Pela conservação do coração da floresta na Amazônia ocidental
A Academica Ima Vieira, pesquisadora do Museu Goeldi (MPEG), em Belém do Pará, apresentou possibilidades para uma Amazônia sustentável. Vieira identificou a necessidade de maior compreensão sobre as dinâmicas sociais, territorialidades e racionalidades da região.

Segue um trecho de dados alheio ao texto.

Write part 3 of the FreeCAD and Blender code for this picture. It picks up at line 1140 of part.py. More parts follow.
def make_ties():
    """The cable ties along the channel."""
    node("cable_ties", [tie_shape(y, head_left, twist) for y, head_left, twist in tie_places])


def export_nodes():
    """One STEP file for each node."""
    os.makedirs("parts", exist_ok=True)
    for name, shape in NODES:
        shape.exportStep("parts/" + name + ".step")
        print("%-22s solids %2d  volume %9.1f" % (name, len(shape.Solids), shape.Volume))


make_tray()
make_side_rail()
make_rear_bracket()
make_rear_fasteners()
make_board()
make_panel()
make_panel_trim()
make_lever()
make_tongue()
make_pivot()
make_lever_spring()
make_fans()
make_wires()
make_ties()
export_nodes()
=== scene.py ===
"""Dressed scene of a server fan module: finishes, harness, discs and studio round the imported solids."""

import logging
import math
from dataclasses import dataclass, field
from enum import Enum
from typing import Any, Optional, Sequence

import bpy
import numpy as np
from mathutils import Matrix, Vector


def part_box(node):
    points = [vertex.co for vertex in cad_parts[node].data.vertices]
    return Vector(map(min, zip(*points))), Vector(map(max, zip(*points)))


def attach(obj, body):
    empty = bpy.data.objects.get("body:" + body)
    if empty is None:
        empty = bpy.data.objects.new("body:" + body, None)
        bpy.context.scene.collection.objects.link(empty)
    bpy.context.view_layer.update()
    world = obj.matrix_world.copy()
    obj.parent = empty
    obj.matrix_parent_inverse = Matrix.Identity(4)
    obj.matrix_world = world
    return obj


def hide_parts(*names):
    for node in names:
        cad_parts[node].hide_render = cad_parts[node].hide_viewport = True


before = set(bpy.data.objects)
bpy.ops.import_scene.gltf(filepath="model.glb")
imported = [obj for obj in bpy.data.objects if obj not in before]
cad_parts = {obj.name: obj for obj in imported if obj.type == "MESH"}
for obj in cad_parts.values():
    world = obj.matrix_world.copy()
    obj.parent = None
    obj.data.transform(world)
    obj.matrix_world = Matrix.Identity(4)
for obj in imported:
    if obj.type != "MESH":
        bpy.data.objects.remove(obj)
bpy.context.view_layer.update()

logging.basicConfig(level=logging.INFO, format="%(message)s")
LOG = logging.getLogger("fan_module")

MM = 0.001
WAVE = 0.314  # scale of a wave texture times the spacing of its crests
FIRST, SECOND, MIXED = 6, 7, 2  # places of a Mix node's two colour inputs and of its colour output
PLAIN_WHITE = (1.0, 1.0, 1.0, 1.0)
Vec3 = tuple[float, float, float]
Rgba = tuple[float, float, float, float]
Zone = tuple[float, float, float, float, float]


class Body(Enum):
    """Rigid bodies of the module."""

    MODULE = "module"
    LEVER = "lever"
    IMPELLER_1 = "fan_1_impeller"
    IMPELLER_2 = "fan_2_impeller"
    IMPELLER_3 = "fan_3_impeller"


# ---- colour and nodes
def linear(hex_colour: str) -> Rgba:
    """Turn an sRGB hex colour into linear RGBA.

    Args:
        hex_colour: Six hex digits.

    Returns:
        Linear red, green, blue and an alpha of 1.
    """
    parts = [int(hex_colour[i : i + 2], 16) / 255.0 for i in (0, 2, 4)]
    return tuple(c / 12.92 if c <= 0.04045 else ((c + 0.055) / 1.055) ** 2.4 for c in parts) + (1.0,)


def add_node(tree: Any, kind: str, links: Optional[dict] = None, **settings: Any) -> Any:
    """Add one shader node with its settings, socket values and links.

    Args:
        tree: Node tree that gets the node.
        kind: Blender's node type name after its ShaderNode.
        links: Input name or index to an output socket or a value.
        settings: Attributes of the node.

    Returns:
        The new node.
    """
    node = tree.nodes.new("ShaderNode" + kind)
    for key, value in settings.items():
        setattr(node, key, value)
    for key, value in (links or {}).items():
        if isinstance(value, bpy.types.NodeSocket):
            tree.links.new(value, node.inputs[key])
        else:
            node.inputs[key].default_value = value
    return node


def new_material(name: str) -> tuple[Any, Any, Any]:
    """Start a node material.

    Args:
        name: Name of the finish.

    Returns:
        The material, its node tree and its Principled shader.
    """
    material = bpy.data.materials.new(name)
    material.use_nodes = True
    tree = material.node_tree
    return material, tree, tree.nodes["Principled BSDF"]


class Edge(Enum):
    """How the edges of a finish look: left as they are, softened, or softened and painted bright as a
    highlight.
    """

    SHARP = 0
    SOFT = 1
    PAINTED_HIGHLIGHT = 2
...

De acordo com a pesquisadora, a Amazônia hoje é um mosaico de florestas modificadas pelo homem, com lacunas de conhecimento ecológico. “40% da região não foram estudadas e 15% das áreas com menor probabilidade de pesquisa, geralmente em função de aspectos logísticos, estão sujeitas a severas alterações até 2050”, relatou. “Estima-se que existam 400 bilhões de árvores na Amazonia, de 16 mil espécies. Mas a maioria tem menos de mil indivíduos. A floresta é dominada por mais ou menos 240 espécies dominantes”, relatou Vieira. Ela ressaltou ainda que no ritmo atual, em 2050 teremos duas florestas – uma delas, na fronteira agrícola, quase totalmente destruída. “Precisamos valorizar a floresta em pé e levar mais CT&I para a população da Amazônia.”

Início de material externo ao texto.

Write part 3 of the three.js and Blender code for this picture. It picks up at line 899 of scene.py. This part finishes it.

Ela apontou os principais desafios para ciência, tecnologia e inovação na Amazônia: desmatamento ZERO até 2030, com restauração florestal; fortalecimento das cadeias produtivas baseadas na sociobiodiversidade; pagamento de serviços ambientais, como créditos de carbono; produção de conhecimento na região e capacitação de pessoal local; e modelos de negócios com perspectiva de impacto socioambiental. “Essas ações levariam à criação de um ecossistema de inovação em bioeconomia na Amazônia”.
E por onde seguir, com tantos obstáculos? Dentre estes, ela destacou a fragmentação cultural e institucional dos planos, programas e projetos na e para a região, com falta de continuidade, decorrente da falta aporte de recursos substanciais à ciência na e para a Amazônia. “Agora tem que ser a vez da Amazônia em todas as políticas de ciência e inovação”, apelou.
Ima Vieira citou a falecida Acadêmica Bertha Becker, grande estudiosa da Amazônia: “É preciso que haja uma valorização da floresta em pé, a conservação do coração da floresta na Amazônia ocidental, ciência e tecnologia e educação de qualidade para toda a população brasileira, especialmente, para a amazônica”.